Scripts that build objects:
* START *

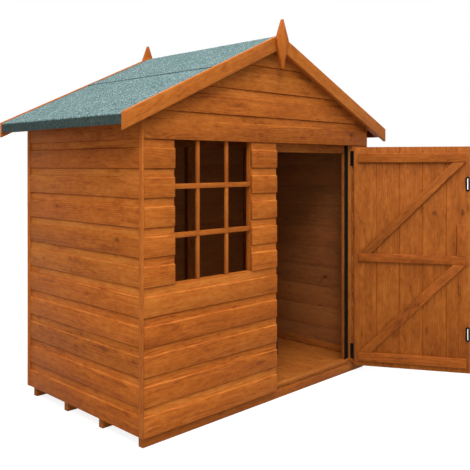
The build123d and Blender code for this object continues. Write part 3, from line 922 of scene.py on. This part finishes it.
def fixing_tree():
    """Geometry Nodes: one head, set on every point and turned to face out of the work."""
    graph, given = new_tree("fixings_on_points", {
        "Head": "Object", "Size": "Float", "Seed": "Int", "Finish": "Material"})
    facing = graph.add("GeometryNodeInputNamedAttribute", {"Name": "facing"}, data_type="FLOAT_VECTOR")
    aim = graph.add("FunctionNodeAlignRotationToVector", {"Vector": facing}, axis="Z")
    chance = graph.add("FunctionNodeRandomValue", {"Seed": given["Seed"]}, data_type="FLOAT")
    spin = graph.vector(0.0, 0.0, graph.num(chance.outputs[1]) * math.tau)
    turn = graph.add("FunctionNodeEulerToRotation", {0: spin})
    aimed = graph.add("FunctionNodeRotateRotation", {0: aim, 1: turn}, rotation_space="LOCAL")
    head = graph.add("GeometryNodeObjectInfo", {"Object": given["Head"]})
    size = graph.vector(*[graph.num(given["Size"])] * 3)
    laid = graph.add("GeometryNodeInstanceOnPoints", {
        "Points": given["Geometry"], "Instance": head.outputs["Geometry"], "Rotation": aimed,
        "Scale": size})
    return end_tree(graph, laid, given["Finish"])


fixings_on_points = fixing_tree()


def ring_points(radius, z):
    """Ten points round a level circle about the upright axis."""
    turns = [math.tau * i / 10 for i in range(10)]
    return [(radius * math.cos(turn), radius * math.sin(turn), z) for turn in turns]


def nail_head():
    """Head of a nail of radius 1, slightly domed, with its foot below the surface."""
    return lofted("nail_head", [ring_points(1.0, -0.3), ring_points(1.0, 0.12), ring_points(0.6, 0.3)])


def screw_head():
    """Countersunk head of radius 1 with a cross recess."""
    arm, half = 0.62, 0.13
    cross = []
    for quarter in range(4):
        turn = Matrix.Rotation(math.radians(90) * quarter, 2)
        cross += [turn @ Vector(p) for p in ((arm, -half), (arm, half), (half, half))]
    outer = [p.normalized() for p in cross]
    loops = [[(p.x * share, p.y * share, z) for p in outline] for outline, share, z in (
        (outer, 0.45, -0.6), (outer, 1, -0.08), (outer, 1, 0), (cross, 1, 0.02), (cross, 0.7, -0.35))]
    return lofted("screw_head", loops)


def add_fixings(name, places, radius, material, slot, body, seed, head=nail_head):
    """Heads of one radius on (point, facing) places, as one piece on a body."""
    points, facings = zip(*places)
    base = plain_mesh("places", points)
    keep_values(base, "facing", np.array(facings))
    holder = new_object("head", head())
    mesh = run_tree(base, fixings_on_points, {
        "Head": holder, "Size": radius, "Seed": seed, "Finish": material})
    bpy.data.objects.remove(holder)
    add_piece(name, mesh, slot, body, material=material)


def rows_of_nails(xs, rows, foot, y, facing, turn=None, limit=None):
    """Nails through the flat of each board at each stud, with a maker's small unevenness."""
    above_foot, clear_of_edge = 0.024, 0.03
    dice = random.Random(f"nails {len(xs)} {foot} {y}")
    places = []
    for row in range(rows):
        for x in xs:
            spot = Vector((x + dice.uniform(-0.004, 0.004), y,
                           foot + row * board_cover + above_foot + dice.uniform(-0.003, 0.003)))
            if limit is None or spot.z < limit(x) - clear_of_edge:
                places.append((turn @ spot if turn else spot, facing))
    return places


def make_cladding_nails():
    """Nails that hold the wall boards to the studs and posts behind them."""
    nail_radius = 0.0017
    end = half_width - clad_thick - half_stud
    left_of_door = [-end, window_left - half_stud, window_right + half_stud, door_left - half_stud]
    right_of_door = [door_right + half_stud, end - 0.008]
    front, behind = [], []
    for xs, rows, foot, limit in (
            (left_of_door, 5, clad_foot, None), (left_of_door, 5, sill_line, None),
            (right_of_door, 10, clad_foot, None),
            ([-end, -0.5 * end, 0, 0.5 * end, end], 5, gable_line, roof_under)):
        front += rows_of_nails(xs, rows, foot, front_face, to_front, limit=limit)
    studs = [-end + 2 * end * i / 3 for i in range(4)]
    reach = (back_face - front_face) / 2 - clad_thick - stud_deep - half_stud
    for wall, xs, rows, facing, limit in (
            ("back", studs, 15, to_back, roof_under),
            ("left", [-reach, reach], 11, to_left, None), ("right", [-reach, reach], 11, to_right, None)):
        behind += rows_of_nails(xs, rows, clad_foot, 0, facing, wall_places[wall], limit)
    for name, places, seed in (("front_nails", front, 3), ("side_and_back_nails", behind, 4)):
        add_fixings(name, places, nail_radius, nail_steel, "cladding_wood", "root", seed)


def make_trim_nails():
    """Pins in the bargeboards, and the clout nails of the felt."""
    pin_radius, clout_radius = 0.0016, 0.0032
    low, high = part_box("bargeboards_left")
    pins = []
    for x in (0.1, 0.36, 0.62, 0.85):
        for sign in (-1, 1):
            for down in (0.022, 0.050):
                z = high.z - roof_slope * x - down
                pins += [((sign * x, low.y, z), to_front), ((sign * x, high.y, z), to_back)]
    add_fixings("trim_pins", pins, pin_radius, nail_steel, "trim_wood", "root", 5)
    low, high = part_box("roof_felt_eaves")
    count, end = 13, 0.03
    above_fold, eaves_sunk = 0.016, 0.0011
    inside_lap, lap_sunk = 0.018, 0.0008
    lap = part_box("roof_felt_ridge")[1].x - inside_lap
    clouts = []
    for i in range(count):
        y = low.y + end + (high.y - low.y - 2 * end) * i / (count - 1)
        for sign in (-1, 1):
            clouts += [((sign * (high.x - eaves_sunk), y, low.z + above_fold), (sign, 0, 0)),
                       ((sign * lap, y, roof_top(lap, 2) - lap_sunk),
                        (sign * pitch_rise, 0, pitch_run))]
    add_fixings("felt_clouts", clouts, clout_radius, clout_zinc, "roof_felt", "root", 6)


def make_door_fixings():
    """Nails through the boards into the ledges, and the screws of the hinges and the handle."""
    nail_radius, screw_radius = 0.0018, 0.0036
    place = door_place()
    door = node_body["door_boards"]
    low, high = shut_box("door_boards")
    cover = (high.x - low.x) / door_rows
    ledges = ((0.622, 0.008, 0.006), (0.095, 0.012, 0.012), (1.146, 0.012, 0.012))
    heights = [z for middle, below, above in ledges for z in (middle - below, middle + above)]
    nails = [((low.x + cover * (i + share), low.y, z), to_front)
             for z in heights for i in range(door_rows) for share in (0.25, 0.75)]
    hinges = shut_box("door_hinge_leaves")
    leaf_proud, on_door, on_post = 0.0018, 0.006, 0.0085
    moving, fixed = [], []
    for foot in (hinges[0].z, hinges[1].z - hinge_tall):
        for up in (0.012, 0.040, 0.068):
            z = foot + up
            moving.append(((high.x + leaf_proud, low.y + on_door, z), to_right))
            fixed.append(((door_right - leaf_proud, front_face + on_post, z), to_left))
    handle_low, handle_high = shut_box("door_handle")
    from_end, foot_thick = 0.009, 0.004
    x = (handle_low.x + handle_high.x) / 2
    for z in (handle_low.z + from_end, handle_high.z - from_end):
        moving.append(((x, low.y - foot_thick, z), to_front))
    nails, moving = [[(place @ Vector(p), place.to_3x3() @ Vector(f)) for p, f in places]
                     for places in (nails, moving)]
    add_fixings("door_nails", nails, nail_radius, nail_steel, "door_wood", door, 7)
    iron = finishes["black_iron"]
    add_fixings("door_screws", moving, screw_radius, iron, "black_iron", door, 8, screw_head)
    add_fixings("post_screws", fixed, screw_radius, iron, "black_iron", "root", 9, screw_head)


make_walls()
make_floor_boards()
make_roof_boards()
make_door_boards()
make_timbers()
make_window_bars()
make_roof_felt()
make_keepers()
make_magnets()
make_ironmongery()
make_cladding_nails()
make_trim_nails()
make_door_fixings()


# Stage, light and camera

def empty_graph(holder):
    """The graph of a material or a world, without any nodes."""
    holder.use_nodes = True
    holder.node_tree.nodes.clear()
    return Graph(holder.node_tree)


def show_white(graph, light, white, output):
    """End a tree in one shader for the rays that light the scene, and a white one where it is seen."""
    path = graph.add("ShaderNodeLightPath").outputs
    seen = graph.num(path["Is Camera Ray"])
    for ray in ("Is Glossy Ray", "Is Transmission Ray"):
        seen = seen.most(graph.num(path[ray]))
    choice = graph.add("ShaderNodeMixShader", {0: seen, 1: light, 2: white})
    graph.add(output, {0: choice})


def make_stage():
    """A plain white floor that keeps a faint shadow."""
    size = 14.0
    corners = [(-size, -size, 0), (size, -size, 0), (size, size, 0), (-size, size, 0)]
    mesh = plain_mesh("floor", corners, [(0, 1, 2, 3)])
    floor = new_object("stage_floor", mesh)
    material = bpy.data.materials.new("white_floor")
    graph = empty_graph(material)
    glow = graph.add("ShaderNodeEmission", {"Color": (1, 1, 1, 1), "Strength": 0.86})
    faint = graph.add("ShaderNodeBsdfDiffuse", {"Color": (0.3, 0.3, 0.3, 1)})
    lit = graph.add("ShaderNodeAddShader", {0: glow, 1: faint})
    bounce = graph.add("ShaderNodeBsdfDiffuse", {"Color": (0.34, 0.34, 0.34, 1)})
    show_white(graph, bounce, lit, "ShaderNodeOutputMaterial")
    mesh.materials.append(material)


def make_world(strength):
    """White to the camera, and a soft light that is stronger from above."""
    world = bpy.data.worlds.new("white_world")
    bpy.context.scene.world = world
    graph = empty_graph(world)
    up = graph.split(graph.add("ShaderNodeTexCoord").outputs["Generated"])[2]
    sky = up.smooth(0.0, 1.0, strength * 0.3, strength * 2.1)
    light = graph.add("ShaderNodeBackground", {"Color": (1.0, 0.985, 0.965, 1), "Strength": sky})
    white = graph.add("ShaderNodeBackground", {"Color": (1, 1, 1, 1), "Strength": 1.0})
    show_white(graph, light, white, "ShaderNodeOutputWorld")


def area_light(name, place, aim, size, power, colour=(1, 1, 1)):
    """A soft square lamp that points at a place."""
    lamp = bpy.data.lights.new(name, "AREA")
    lamp.shape = "SQUARE"
    lamp.size = size
    lamp.energy = power
    lamp.color = colour
    thing = new_object(name, lamp)
    thing.location = place
    thing.rotation_euler = (Vector(aim) - Vector(place)).to_track_quat("-Z", "Y").to_euler()


def make_camera():
    """The photograph's eye level view from the front left."""
    camera = bpy.data.cameras.new("camera")
    camera.sensor_width = 36.0
    camera.lens = 51.24
    camera.shift_y = -0.1506
    thing = new_object("camera", camera)
    thing.location = (-2.348, -2.119, 1.112)
    thing.rotation_euler = (math.radians(90), 0, math.radians(-45))
    bpy.context.scene.camera = thing


make_stage()
make_world(0.54)
area_light("key_front_left", (-5.0, -5.3, 7.7), (0, 0.2, 0.7), size=3.6, power=470,
           colour=(1, 0.98, 0.95))
area_light("low_fill_left", (-6.0, -4.4, 1.4), (0, 0.2, 0.4), size=3.5, power=75)
area_light("top_soft", (-0.6, -1.0, 7.5), (0, 0.2, 0), size=4.0, power=400)
make_camera()
bpy.context.scene.view_settings.view_transform = "Standard"
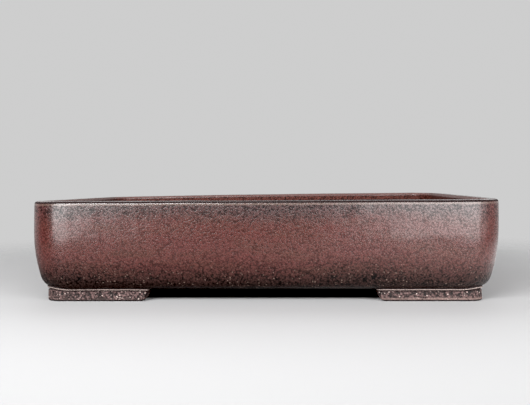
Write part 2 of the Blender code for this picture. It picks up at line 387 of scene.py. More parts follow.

* END *

▸ **Exercise description**
Using the listing above, pick out each line that contains the word "Blender", then copy it.

▸ **Result**
The build123d and Blender code for this object continues. Write part 3, from line 922 of scene.py on. This part finishes it.
Write part 2 of the Blender code for this picture. It picks up at line 387 of scene.py. More parts follow.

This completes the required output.